With all of their supplies in front of them, they will put
their name on their own t-shirt, and a little bit of decoration, then pass it
on to the next team member.

Remind them that these shirts are for practice, so
everything should be family friendly (there is always that one squad member who
likes to push the limits), and nothing too racey. At the end, every member of
your squad will have a unique piece of useful memorabilia that every other member of
the squad has contributed to.


For more great stuff in this area, Pam Headridge at
has a ton of great ideas for team bonding games and icebreakers! I particularly love The Amnesia Game.


  1. Ciara

    I so happened to be on the squad with you in high school.. hehe. And you’re right. We were just too highly competitive. And you guys grilled the hell out of me and were intimidating cuz it was 1st year vs. 3rd year cheerleaders. And I know how badly you guys wanted to end your last year with a trophy and we did it! But you’re right. We should’ve bonded better.

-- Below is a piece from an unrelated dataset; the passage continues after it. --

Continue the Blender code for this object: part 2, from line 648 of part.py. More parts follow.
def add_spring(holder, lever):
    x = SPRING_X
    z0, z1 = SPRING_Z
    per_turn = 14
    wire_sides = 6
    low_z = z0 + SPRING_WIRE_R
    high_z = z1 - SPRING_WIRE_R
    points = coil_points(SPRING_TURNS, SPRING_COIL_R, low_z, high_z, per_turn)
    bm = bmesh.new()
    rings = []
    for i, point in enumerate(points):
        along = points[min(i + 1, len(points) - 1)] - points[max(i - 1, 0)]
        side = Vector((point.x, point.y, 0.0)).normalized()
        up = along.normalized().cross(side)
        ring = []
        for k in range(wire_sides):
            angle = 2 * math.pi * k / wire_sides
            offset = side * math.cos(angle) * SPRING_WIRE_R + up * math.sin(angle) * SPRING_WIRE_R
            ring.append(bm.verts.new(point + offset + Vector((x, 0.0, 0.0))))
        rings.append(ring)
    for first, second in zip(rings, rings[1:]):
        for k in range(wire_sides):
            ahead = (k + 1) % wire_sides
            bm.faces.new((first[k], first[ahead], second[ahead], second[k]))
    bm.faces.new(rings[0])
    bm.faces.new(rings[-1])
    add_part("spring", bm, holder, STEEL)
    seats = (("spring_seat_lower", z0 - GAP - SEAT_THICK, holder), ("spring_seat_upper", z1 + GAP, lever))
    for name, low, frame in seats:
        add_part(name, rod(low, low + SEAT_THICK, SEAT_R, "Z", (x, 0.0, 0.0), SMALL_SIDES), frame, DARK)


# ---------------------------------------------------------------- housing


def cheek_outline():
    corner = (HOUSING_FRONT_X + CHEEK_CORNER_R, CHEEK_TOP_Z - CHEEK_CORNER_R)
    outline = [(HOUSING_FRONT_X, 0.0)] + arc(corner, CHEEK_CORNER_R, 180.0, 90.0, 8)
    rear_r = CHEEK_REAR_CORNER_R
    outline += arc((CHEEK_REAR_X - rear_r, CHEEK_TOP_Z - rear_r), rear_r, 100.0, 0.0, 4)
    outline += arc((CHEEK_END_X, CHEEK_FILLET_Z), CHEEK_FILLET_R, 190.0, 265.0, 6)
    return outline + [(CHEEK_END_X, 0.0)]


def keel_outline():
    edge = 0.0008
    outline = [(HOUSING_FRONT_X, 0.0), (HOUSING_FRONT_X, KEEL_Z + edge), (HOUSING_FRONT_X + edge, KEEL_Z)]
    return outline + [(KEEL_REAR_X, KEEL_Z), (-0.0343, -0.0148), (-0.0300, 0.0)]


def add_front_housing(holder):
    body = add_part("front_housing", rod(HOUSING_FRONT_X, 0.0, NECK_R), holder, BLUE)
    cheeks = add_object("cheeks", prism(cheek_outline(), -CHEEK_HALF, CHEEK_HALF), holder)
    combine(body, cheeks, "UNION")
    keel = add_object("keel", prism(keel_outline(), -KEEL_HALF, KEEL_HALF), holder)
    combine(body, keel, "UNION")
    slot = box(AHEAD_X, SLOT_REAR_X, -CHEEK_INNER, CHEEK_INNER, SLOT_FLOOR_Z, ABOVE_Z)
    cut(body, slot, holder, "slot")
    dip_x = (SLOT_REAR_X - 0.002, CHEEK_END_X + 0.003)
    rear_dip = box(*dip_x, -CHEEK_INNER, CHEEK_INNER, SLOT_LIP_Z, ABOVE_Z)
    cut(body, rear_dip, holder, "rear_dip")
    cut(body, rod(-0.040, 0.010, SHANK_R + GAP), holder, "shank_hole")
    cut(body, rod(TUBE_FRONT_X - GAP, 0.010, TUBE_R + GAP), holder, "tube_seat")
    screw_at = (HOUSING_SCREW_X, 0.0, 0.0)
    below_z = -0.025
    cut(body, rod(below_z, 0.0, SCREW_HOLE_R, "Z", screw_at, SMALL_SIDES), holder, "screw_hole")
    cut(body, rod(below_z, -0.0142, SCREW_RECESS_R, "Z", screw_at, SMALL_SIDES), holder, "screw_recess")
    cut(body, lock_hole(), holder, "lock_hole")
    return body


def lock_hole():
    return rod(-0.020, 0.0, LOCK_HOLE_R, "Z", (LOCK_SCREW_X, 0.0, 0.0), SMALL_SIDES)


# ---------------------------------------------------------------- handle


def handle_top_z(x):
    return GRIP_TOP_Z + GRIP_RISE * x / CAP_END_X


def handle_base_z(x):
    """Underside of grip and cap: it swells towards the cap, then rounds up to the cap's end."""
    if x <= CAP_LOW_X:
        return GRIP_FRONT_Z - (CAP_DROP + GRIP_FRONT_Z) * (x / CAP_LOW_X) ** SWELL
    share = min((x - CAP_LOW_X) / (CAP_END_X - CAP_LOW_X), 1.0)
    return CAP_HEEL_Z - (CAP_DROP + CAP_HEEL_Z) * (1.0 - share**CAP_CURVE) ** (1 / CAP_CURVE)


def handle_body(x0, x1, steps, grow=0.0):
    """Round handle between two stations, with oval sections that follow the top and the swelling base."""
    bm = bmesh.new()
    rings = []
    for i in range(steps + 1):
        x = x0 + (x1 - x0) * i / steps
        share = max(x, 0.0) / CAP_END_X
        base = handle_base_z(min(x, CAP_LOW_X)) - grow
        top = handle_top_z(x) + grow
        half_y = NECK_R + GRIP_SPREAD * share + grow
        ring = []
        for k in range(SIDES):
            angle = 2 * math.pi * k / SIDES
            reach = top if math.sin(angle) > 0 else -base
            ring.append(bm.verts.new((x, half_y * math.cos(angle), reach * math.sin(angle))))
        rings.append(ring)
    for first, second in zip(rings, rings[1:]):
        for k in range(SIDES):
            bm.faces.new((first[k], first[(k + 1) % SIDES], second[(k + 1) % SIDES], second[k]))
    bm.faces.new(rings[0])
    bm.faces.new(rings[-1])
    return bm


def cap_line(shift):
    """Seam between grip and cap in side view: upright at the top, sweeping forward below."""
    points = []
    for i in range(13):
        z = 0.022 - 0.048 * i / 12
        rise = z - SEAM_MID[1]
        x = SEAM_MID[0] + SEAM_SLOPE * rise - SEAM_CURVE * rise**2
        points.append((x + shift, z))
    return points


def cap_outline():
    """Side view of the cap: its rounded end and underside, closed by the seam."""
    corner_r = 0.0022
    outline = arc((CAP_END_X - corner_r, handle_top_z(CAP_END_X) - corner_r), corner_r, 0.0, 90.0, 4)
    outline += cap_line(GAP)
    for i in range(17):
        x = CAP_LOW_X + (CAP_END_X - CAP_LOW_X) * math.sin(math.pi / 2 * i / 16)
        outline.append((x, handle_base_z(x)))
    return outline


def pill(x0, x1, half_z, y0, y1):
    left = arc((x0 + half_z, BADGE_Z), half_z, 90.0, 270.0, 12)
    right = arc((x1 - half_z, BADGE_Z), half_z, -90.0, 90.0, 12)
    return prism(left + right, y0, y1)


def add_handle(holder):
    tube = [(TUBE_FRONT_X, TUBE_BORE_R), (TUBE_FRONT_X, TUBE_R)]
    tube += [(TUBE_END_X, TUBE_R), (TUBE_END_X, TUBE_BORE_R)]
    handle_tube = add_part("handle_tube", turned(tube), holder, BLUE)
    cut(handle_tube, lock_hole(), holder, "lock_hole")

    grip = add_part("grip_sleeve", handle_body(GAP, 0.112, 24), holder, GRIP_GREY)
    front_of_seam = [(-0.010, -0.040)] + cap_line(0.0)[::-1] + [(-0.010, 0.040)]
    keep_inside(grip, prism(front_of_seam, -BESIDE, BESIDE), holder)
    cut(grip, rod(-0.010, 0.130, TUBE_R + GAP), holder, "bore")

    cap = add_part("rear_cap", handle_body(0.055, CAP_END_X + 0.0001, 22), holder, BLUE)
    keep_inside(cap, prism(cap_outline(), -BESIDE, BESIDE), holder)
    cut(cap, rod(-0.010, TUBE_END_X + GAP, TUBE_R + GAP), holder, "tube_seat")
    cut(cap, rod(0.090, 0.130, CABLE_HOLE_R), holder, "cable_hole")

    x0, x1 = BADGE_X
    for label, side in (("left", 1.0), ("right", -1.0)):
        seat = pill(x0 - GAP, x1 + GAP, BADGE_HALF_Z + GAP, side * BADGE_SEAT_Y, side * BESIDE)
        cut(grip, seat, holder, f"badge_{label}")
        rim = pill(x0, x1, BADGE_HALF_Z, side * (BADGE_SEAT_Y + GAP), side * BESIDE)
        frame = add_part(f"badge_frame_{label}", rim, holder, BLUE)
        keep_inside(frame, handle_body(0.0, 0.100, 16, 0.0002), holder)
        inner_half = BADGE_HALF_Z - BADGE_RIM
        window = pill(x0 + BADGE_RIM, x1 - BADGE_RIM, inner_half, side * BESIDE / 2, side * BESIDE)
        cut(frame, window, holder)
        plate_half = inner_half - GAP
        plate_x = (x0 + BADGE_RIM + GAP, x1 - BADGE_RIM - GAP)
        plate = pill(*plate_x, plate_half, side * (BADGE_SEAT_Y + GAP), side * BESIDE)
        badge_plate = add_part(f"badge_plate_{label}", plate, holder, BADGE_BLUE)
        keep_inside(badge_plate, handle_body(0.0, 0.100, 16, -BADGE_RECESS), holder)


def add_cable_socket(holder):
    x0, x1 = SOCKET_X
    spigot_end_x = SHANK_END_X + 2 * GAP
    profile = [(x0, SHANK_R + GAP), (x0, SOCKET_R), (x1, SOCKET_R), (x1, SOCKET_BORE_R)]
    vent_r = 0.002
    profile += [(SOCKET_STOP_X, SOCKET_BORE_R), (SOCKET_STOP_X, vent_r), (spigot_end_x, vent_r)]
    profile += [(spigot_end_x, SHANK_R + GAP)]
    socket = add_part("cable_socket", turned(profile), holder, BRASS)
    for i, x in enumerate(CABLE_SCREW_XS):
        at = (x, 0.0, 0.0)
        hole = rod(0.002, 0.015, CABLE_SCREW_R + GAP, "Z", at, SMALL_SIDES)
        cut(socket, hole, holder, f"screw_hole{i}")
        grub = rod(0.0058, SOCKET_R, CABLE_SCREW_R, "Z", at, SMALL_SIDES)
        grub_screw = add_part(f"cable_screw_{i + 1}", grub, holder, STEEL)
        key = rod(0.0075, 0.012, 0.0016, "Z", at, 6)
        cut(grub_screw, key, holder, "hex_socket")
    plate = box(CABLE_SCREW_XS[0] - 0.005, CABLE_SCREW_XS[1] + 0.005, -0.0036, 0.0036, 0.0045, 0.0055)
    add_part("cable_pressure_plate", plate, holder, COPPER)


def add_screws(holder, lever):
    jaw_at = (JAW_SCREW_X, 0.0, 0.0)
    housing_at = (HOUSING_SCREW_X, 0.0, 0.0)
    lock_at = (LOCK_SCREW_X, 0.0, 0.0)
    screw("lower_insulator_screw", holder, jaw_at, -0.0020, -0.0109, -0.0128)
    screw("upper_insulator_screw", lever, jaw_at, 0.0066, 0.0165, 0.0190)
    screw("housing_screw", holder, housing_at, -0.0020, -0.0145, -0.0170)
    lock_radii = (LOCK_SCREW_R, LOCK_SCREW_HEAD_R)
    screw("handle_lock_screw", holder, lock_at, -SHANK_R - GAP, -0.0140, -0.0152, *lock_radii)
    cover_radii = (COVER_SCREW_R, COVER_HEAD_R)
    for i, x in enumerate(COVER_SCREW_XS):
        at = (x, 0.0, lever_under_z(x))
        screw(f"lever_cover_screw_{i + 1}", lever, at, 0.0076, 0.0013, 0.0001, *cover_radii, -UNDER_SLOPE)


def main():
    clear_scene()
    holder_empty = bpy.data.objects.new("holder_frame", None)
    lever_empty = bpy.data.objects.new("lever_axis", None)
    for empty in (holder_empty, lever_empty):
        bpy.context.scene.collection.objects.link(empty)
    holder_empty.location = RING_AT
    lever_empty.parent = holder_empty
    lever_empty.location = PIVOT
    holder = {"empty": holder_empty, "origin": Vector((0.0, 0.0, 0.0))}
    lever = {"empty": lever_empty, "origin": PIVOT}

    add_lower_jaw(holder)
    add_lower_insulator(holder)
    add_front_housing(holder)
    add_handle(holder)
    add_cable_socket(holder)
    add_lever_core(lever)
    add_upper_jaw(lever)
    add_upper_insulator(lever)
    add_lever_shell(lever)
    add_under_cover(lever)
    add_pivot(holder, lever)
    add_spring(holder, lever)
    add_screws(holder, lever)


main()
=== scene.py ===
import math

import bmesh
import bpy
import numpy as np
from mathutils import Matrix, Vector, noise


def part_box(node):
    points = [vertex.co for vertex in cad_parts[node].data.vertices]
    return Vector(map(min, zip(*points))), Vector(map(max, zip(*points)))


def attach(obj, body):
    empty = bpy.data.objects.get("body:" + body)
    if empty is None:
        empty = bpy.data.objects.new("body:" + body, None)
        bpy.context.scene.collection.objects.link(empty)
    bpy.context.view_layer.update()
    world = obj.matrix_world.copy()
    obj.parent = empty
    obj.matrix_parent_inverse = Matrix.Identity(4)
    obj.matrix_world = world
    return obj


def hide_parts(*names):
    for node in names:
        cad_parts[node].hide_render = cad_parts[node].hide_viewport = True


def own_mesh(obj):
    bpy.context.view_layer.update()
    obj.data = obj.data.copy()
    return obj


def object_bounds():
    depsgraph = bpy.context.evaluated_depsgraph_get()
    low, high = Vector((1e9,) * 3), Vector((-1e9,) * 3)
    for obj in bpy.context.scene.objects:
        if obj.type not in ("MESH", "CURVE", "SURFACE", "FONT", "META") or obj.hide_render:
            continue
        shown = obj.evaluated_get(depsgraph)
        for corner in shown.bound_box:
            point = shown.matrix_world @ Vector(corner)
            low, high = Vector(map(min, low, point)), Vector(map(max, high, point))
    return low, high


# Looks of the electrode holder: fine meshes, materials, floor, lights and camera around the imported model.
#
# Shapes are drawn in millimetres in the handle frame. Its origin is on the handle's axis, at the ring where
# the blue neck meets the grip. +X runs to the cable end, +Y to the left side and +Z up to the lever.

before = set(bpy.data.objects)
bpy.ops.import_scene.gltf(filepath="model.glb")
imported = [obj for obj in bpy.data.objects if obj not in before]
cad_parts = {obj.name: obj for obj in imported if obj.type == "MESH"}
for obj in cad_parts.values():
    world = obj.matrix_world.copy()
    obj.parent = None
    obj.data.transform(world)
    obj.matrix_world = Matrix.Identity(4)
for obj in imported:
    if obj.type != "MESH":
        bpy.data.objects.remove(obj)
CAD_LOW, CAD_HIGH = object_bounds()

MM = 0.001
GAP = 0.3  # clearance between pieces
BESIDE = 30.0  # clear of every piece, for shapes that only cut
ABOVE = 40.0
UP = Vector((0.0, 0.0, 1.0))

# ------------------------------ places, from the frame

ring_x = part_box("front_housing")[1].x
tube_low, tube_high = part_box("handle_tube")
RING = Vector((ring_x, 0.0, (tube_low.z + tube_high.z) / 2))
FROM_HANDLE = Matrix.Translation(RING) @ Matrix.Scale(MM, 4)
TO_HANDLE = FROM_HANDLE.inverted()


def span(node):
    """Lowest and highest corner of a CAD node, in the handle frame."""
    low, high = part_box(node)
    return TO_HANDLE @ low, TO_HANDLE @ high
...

    1. Your Beloved Cheertator

      Hi Ciara, great ot hear from you 🙂 As a matter of fact, that year with you guys was probably the closest to a real team that I ever felt during my school years. Weird, right? We weren’t all that close, probably the strongest thing holding us together is that we generally liked each other, we all identified as ‘cheerleaders’, and we all wanted a trophy. At the time, that seemed good enough. After what I experienced with Cheer San Francisco, I don’t think it was good enough anymore.
      But you don’t know what you don’t know. I never would have thought to look up “team bonding” activities for us back then, because I figured that was just how it was. I mean, we were spending at least ten hours a week together for crying out loud! How could that possibly not be enough? It never occurred to me that there was more.
      With the increased athleteciscm in cheerleading, just in the last decade or so, I think minds are expanding. People are looking outside of their own little bubbles for resources, new techniques, and new ideas. Hopefully sites like this, of which there are a few, will help more people get to this kind of information more readily. It can only make cheering a more positive experience for everyone involved, and keep it growing.